Home sales declined for the seventh month in a row in August as higher mortgage rates and stubbornly high prices pushed prospective buyers out of the market.
Sales of existing homes – which include single-family homes, townhomes, condominiums and co-ops – were down 19.9% from a year ago and down 0.4% from July, according to a report from the National Association of Realtors.
Sales in August were at their weakest level since May 2020, which was an anomaly because that was in the early days of the pandemic lockdown. Setting that aside, sales last month were the weakest they have been since November 2015.
A year-over-year decline in sales was seen in all price categories, with steeper drops at the lower end, and in all regions, dropping the most in the West where affordability challenges are greatest.
Home prices continued to climb during the month, although it was the lowest year-over-year increase since June 2020. The median home price was $389,500 in August, up 7.7% from a year ago, according to the report. That’s down from the record high of $413,800 in June. The price increase marks more than a decade of year-over-year monthly gains.
“The housing sector is the most sensitive to and experiences the most immediate impacts from the Federal Reserve’s interest rate policy changes,” said Lawrence Yun, NAR’s chief economist. “The softness in home sales reflects this year’s escalating mortgage rates.”
The average rate on a 30-year fixed-rate mortgage reached 6% last week, the highest it has been since 2008 and roughly double what it was a year ago.
With sales dropping only modestly from July, the slowdown in the market may stabilize, Yun said, assuming mortgage rates stabilize.
“But all bets are off if mortgage rates go higher,” said Yun. “Homeowners who may have typically made a move – because of a new job or another child or to be in a different school district – may stay in their current home because they love their low interest rates they already locked in during the past two and a half years.”
The “staying put” effect is keeping the inventory of homes for sale tight. While it might seem like a drop in sales would mean a glut of homes on the market, fewer people are bringing their homes to market. And new listings are going really fast, moving from listing to contract in 16 days.
Inventory of homes for sale at the end of August was down 1.5% from July and unchanged from the previous year, at 1,280,000 units. And homes are still selling fast. At the current sales pace it would take 3.2 months to sell all that inventory, identical to July and up from 2.6 months a year ago, because there are fewer sales. A balanced market, Yun said, is closer to a 4- to 5-month supply.
“Inventory will remain tight in the coming months and even for the next couple of years, increasing the need for more new-home construction to boost supply,” said Yun.

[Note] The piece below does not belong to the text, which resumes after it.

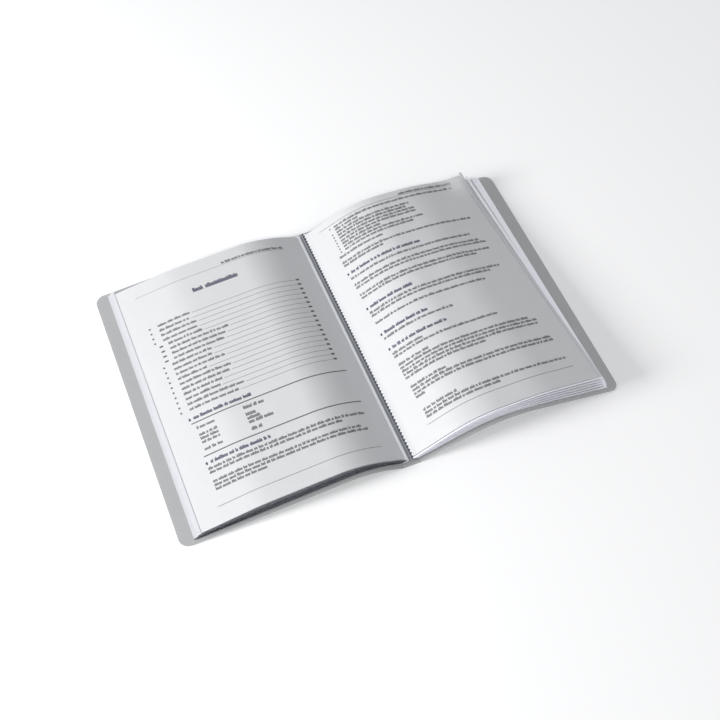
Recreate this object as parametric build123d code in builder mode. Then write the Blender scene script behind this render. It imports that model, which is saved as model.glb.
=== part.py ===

The market typically sees a seasonal drop of about 1% a month in home prices during the summer, but this year those monthly drops are bigger – down 3.6% in July from June, and a 2.4% drop in August from June, though national home prices are still higher than a year ago.
Some local markets may be seeing year-over-year declines, Yun said.
But with the rising cost to finance a home, buyers have to look at much lower priced homes to keep payments affordable.
If you bought a $300,000 home last year with an interest rate of 3%, the monthly payment would have been $1,265, said Yun. In order to keep that same monthly payment, they’d have to look at a home priced 30% lower today.
“That is not appealing to many buyers,” he said.
In August, first-time buyers were responsible for 29% of sales. That’s the same as last month and a year ago.
“The number of first-time buyers is not moving up,” said Yun. “The share should be above 30% or closer to 40%. But first time buyers are really struggling, given the current affordability challenges.”